In this 18th year of our special travel issue, we feature explorers and dreamers, most notably the writer Rachel Snyder. Last spring, fresh from covering the war in Afghanistan, she wrote to the editor, Richard Snow, suggesting an article on America’s first highway, the Camino Real: “I’ve just come across something that I find absolutely fascinating…. a cultural system inscribed on the land itself.” Joined by Hal Jackson, a retired geologist, characterized by Snyder as “passionate about … dents and grooves in an old trail,” she set out from just north of Santa Fe, New Mexico and wound up in Mexico City, a journey of some 1800 miles taken during the dead of summer. They would be “driving the entire trail,” Snyder wrote, but “walking in the applicable areas where there is no pavement.” If that sunbaked detective hunt in the desert isn’t Twain’s sailing away from the safe harbor, what is?
Wayne Curtis also wrote to us, proposing an article based on his particular passion, the riches to be mined in Newell, West Virginia. There, at a bend of the Ohio River, lies the Homer Laughlin factory, an American institution long devoted to the manufacture of pottery.

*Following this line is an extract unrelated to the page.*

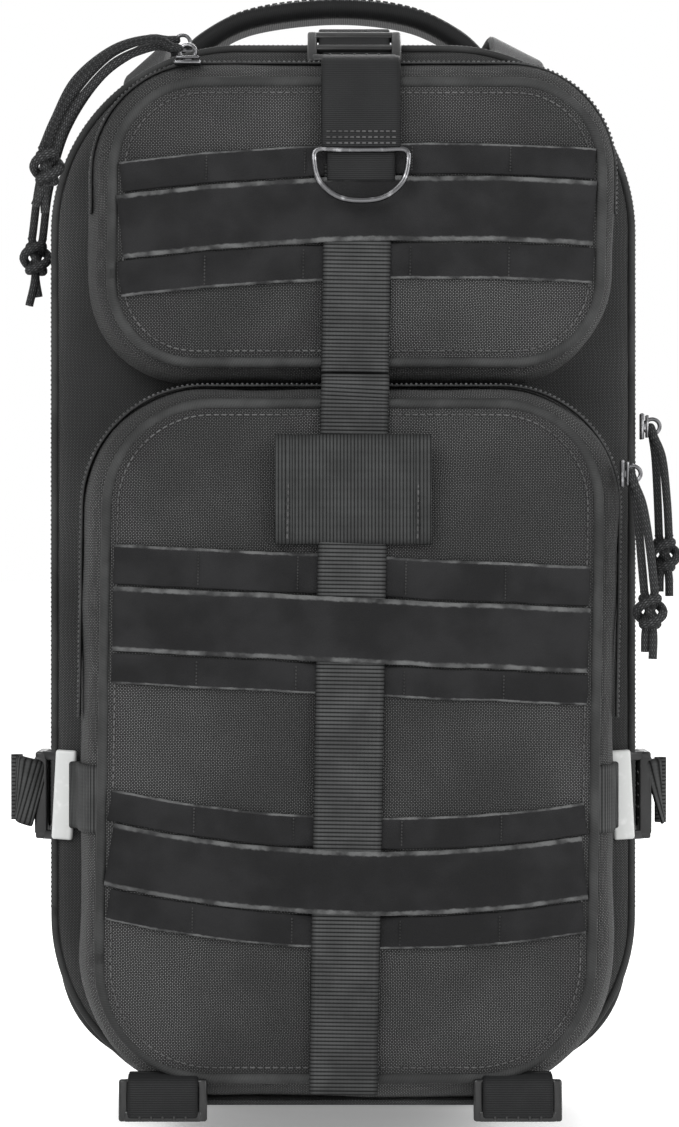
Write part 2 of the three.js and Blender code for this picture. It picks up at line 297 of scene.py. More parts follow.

What intrigued Curtis enough to travel to Newell regularly from his home on an island off the Maine coast was the chance to snatch up a rainbow of Fiesta ware at bargain prices in Homer Laughlin’s seconds room. Speaking of a well-known East Coast chain store, he wrote to us, “Each time I stop by there, I fight the urge to hold up a piece and announce to the shoppers that this very $9 plate can be had for $1 in West Virginia!”
Shopping—that is, for antiques—is also driving the latest incarnation of Hudson, New York, as Gene Smith explains in his article “America on the Hudson.” But I don’t believe spending is what fueled Smith’s passion for the place. Unlike the Camino Real or Newell, West Virginia, Hudson lies a little over 40 miles downriver from Smith’s home. Yet, through its earliest days of Quaker prosperity, even luxury, its wild years of saloons and houses of ill fame, and its eventual and present taming, the place calls out to Smith, as alluring in its own way as the Camino Real is to Snyder. Even 25 years ago, during Hudson’s recent period of decline, Smith says, “You could walk along the main street and raise your eyes from the pizza parlor and the world of yesterday was there, untouched.”
As for Rachel Snyder, these days, she’s filing stories from her new home in Cambodia.